I'm a lifelong gamer who has enjoyed video games through the thick and thin of my life. I'm also a person who speaks my mind often, which is why I chose to start this blog here where others can discuss what I have to say.
Originally a Nintendo fan, I've turned my back on it when they turned their collective backs on their old following. Currently, my Wii is still connected to my TV and I play with it from time to time.
Had an Xbox 360, which got the red ring five times before I put it out of its misery, and got an Elite, which got the E74 error and couldn't be replaced or fixed. Currently, it's on a shelf in some game repair shop, collecting dust, and that doesn't look like it's about to change anytime soon.
Have a PS3, which is going strong. It's currently my primary console.
I also have a DS and am planning to pick up a PSP as soon as Valkyria Chronicles 2 comes out. And a PC that runs Crysis, Supreme Commander and World of Warcraft, often at the same time.
You see, my posts may get responses suggesting I'm a fanboy or a hater, which is why I clarify this here: I tried all consoles, and didn't cling onto them when they started to fail, either in company support or in hardware/software.
My favorite genres are real time strategy and first person shooters, and I often turn to role-playing games and fighting games, with a bit of platforming on the side.
I hate, HATE music games. I love the songs you can play in them, but I hate the concept.
I just read a post by Jim Sterling regarding Islamic ideologies when it comes to gaming. As a Muslim myself, I felt it was necessary to set things straight.
Please take the time to go through a small lesson in Islam. If you wish, think of it as a clear introduction to extinguish the flame war before it begins:
First off, Islam is built on ease of practice, not difficulty or complexity. However, there are some who take our texts and interpret them in ways that fit their individual world views.
In its purest form, Islam is built upon five pillars:
1. The submission to the belief that there is no God but Allah, and that Mohammad is His prophet.
2. Praying five times a day.
3. Fulfilling Zakat (a fixed percentage, usually 2.5%, of your capital, given as annual charity to the poor and needy).
4. Fasting the month of Ramadan
5. Performing pilgrimage to Makkah if capable.
Now, with the pillars established, let's look at a couple of other practices that Muslims agree upon, which are relevant to our argument:
1. It is taboo to murder, commit adultery, steal, drink alcohol, eat pork, listen to music and talk about people behind their backs.
2. It is taboo to draw pictures representing living creatures, and if given an item with such a picture, you should not use it for decoration.
3. It is taboo to disrespect other religions, because its follows will disrespect Islam in return.
4. It is taboo to provide visual representations of Allah, the angels and the Prophets (including Mohammad, Jesus, Moses, Abraham, David, Isaac, etc.)
Some people take such unambiguous laws, along with texts in the Holy Quran and the Hadith (texts of Prophet Mohammad (peace be upon him)) and misinterpret them, or take the ambiguous parts as justification of their behavior and ignore the unambiguous. They do that although it is clearly stated in the Quran that some parts are clear and some are not, and that there will be those who neglect the clear and embrace the ambiguous to suit their needs.

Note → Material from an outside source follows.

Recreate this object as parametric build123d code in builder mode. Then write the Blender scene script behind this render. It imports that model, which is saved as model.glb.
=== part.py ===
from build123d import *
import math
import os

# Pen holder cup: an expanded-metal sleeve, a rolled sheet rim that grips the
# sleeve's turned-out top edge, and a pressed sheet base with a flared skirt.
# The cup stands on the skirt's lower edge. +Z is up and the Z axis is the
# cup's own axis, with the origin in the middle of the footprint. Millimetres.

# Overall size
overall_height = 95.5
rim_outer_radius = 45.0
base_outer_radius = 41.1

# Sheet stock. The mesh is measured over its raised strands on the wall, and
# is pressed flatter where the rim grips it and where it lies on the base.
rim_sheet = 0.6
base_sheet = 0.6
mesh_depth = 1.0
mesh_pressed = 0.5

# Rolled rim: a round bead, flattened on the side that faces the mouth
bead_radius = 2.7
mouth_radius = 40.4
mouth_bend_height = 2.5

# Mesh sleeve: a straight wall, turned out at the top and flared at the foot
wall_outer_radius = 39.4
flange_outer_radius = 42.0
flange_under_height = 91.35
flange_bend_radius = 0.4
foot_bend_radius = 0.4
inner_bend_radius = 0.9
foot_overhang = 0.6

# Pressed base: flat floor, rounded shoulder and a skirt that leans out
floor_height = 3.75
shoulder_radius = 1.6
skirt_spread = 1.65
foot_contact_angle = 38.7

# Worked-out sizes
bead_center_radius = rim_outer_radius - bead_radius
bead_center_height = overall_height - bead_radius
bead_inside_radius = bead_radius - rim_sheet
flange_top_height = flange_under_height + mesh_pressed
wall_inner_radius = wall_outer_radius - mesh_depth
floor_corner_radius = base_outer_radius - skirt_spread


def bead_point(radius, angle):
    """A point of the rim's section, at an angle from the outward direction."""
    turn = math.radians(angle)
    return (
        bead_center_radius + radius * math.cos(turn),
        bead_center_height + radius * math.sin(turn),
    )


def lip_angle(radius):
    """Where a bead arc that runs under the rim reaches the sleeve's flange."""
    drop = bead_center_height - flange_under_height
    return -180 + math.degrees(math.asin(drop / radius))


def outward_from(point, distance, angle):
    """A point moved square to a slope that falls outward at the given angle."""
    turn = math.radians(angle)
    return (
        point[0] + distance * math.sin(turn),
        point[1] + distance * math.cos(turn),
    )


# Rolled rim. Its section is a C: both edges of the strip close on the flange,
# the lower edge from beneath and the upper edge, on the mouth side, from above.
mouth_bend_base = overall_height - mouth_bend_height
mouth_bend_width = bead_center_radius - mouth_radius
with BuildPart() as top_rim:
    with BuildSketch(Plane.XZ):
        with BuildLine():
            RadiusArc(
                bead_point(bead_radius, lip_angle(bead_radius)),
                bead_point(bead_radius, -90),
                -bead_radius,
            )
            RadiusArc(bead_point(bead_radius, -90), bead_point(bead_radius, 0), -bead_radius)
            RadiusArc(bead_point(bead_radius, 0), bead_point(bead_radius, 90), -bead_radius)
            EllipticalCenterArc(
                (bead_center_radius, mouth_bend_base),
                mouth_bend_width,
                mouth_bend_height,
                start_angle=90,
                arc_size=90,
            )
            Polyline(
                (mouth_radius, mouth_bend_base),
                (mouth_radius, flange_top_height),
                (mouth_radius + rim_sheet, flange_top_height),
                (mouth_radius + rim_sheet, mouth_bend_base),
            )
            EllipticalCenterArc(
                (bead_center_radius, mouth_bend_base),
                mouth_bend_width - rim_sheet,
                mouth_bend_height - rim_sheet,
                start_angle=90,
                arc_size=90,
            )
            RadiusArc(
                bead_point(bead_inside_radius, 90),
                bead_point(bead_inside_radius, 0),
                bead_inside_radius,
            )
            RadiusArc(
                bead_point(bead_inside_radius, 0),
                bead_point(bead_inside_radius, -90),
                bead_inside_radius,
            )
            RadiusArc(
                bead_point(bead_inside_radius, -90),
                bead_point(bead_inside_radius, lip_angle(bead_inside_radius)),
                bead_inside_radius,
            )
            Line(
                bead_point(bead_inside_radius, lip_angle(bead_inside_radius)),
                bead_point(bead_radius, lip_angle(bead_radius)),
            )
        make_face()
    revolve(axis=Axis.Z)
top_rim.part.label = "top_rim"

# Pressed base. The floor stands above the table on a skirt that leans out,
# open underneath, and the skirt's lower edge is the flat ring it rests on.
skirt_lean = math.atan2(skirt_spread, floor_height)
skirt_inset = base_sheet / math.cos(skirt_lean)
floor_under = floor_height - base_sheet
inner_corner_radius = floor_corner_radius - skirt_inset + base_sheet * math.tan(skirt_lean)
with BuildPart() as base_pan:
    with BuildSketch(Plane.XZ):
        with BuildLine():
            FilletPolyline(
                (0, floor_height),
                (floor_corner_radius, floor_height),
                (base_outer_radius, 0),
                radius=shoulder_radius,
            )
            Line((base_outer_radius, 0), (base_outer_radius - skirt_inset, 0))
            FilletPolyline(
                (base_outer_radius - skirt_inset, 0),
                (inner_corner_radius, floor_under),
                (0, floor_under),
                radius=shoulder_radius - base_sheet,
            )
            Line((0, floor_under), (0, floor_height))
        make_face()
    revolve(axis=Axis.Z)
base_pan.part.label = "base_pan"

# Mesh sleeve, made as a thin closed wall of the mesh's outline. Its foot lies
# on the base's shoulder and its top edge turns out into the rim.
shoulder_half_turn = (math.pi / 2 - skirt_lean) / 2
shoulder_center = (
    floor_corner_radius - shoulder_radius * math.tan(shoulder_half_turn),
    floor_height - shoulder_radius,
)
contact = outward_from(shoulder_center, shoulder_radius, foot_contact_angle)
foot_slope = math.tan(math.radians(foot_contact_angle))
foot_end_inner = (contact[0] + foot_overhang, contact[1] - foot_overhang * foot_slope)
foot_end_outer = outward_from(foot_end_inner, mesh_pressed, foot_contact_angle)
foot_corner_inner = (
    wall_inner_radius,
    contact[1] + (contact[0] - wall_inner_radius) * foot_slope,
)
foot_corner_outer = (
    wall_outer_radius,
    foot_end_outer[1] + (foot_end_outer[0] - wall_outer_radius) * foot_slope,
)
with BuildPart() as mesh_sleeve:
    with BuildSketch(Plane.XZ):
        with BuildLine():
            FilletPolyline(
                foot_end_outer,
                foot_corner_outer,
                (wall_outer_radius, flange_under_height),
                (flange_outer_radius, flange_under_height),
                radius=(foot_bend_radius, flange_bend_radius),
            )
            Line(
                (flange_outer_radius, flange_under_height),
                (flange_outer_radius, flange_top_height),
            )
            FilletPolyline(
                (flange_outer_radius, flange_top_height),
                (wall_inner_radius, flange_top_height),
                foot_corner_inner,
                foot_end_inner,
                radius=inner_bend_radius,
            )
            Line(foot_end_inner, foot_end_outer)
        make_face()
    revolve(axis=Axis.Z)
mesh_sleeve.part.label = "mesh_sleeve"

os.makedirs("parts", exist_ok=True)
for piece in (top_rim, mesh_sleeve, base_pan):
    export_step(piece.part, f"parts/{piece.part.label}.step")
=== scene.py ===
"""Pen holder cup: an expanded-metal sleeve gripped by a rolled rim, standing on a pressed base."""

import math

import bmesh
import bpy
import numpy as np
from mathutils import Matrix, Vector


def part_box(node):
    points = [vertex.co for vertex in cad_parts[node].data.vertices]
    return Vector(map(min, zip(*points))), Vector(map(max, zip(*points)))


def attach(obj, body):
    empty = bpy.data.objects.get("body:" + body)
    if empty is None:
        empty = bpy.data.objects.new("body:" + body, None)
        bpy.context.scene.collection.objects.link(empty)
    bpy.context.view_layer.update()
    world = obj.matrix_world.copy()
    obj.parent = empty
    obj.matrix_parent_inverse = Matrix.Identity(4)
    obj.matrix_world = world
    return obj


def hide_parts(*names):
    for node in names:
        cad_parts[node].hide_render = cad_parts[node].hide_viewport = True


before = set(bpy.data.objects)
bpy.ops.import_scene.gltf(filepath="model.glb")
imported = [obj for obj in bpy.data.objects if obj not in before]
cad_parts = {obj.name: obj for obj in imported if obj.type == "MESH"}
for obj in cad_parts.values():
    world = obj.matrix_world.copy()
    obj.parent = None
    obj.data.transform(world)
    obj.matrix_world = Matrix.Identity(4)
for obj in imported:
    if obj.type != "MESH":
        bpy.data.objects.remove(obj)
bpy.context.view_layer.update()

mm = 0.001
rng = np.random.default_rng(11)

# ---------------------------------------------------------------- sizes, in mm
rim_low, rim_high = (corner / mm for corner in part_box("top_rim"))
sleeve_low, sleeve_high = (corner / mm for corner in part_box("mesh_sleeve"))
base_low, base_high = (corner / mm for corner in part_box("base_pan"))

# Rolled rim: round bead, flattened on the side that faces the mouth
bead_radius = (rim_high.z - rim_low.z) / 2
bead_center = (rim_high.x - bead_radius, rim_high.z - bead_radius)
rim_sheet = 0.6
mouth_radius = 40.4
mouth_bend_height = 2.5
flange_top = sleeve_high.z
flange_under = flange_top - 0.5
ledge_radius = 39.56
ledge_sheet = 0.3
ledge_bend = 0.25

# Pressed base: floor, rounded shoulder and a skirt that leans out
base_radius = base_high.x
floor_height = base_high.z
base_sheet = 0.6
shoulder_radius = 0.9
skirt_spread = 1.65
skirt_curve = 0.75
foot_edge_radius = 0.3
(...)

You see, not everyone who claims to be a Muslim should be taken as a model on which to compare all the Muslims in the world.
Now, let's look at how Sharia law, otherwise known as Islamic law, is meant to be formed: It is built on four aspects, as follows:
1. Quran and Sunnah: Use the texts of the Holy Quran and Hadith for the fundamentals.
2. Ijma'a: If the majority of Islamic scholars in any point of time agree on the Islamic views regarding any newly introduced topic, invention, technology or scientific method, then the consensus is formed and their opinion is written into law.
3. Qiyas: If something new appears, without any historical precedent to return to and/or no consensus is reached, personal judgment should be made by comparing the subject in question with loosely related subjects in which a verdict was reached.
You can probably see where exactly personal efforts can lead some scholars, even those not in any formal position or sufficient knowledge regarding the topic in question, to be lead astray by their research efforts.
Let's talk about the subject of gaming now. I have heard that gaming, and all other forms of entertainment, are undesirable under the following conditions:
1. It causes you to delay or neglect your religious duties (ie, when prayer time comes, you don't pray because you're playing a game.)
2. It has content that is deemed offensive to Islam (such as the depiction of God.)
3. It results in your neglecting your worldly responsibilities, including family, work, school and maintaining your physical health.
4. It has sexual overtones (ie, Japanese dating sim games, etc.)
I know a lot of fellow Muslims who are ready not only to play most video games, but to excel in them.
Now, to address any hate in the comment section before it begins:
1. Don't hate on any religion. That includes any and all attempts to question their legitimacy and the existence of any unseen entities related to religion.
2. Don't turn this into a religious flame war. In the VERY long run, we'll all know who is right and who is wrong.
3. No name calling. Not at me, not at Jim Sterling and not at the inevitable offensive commenter above your post.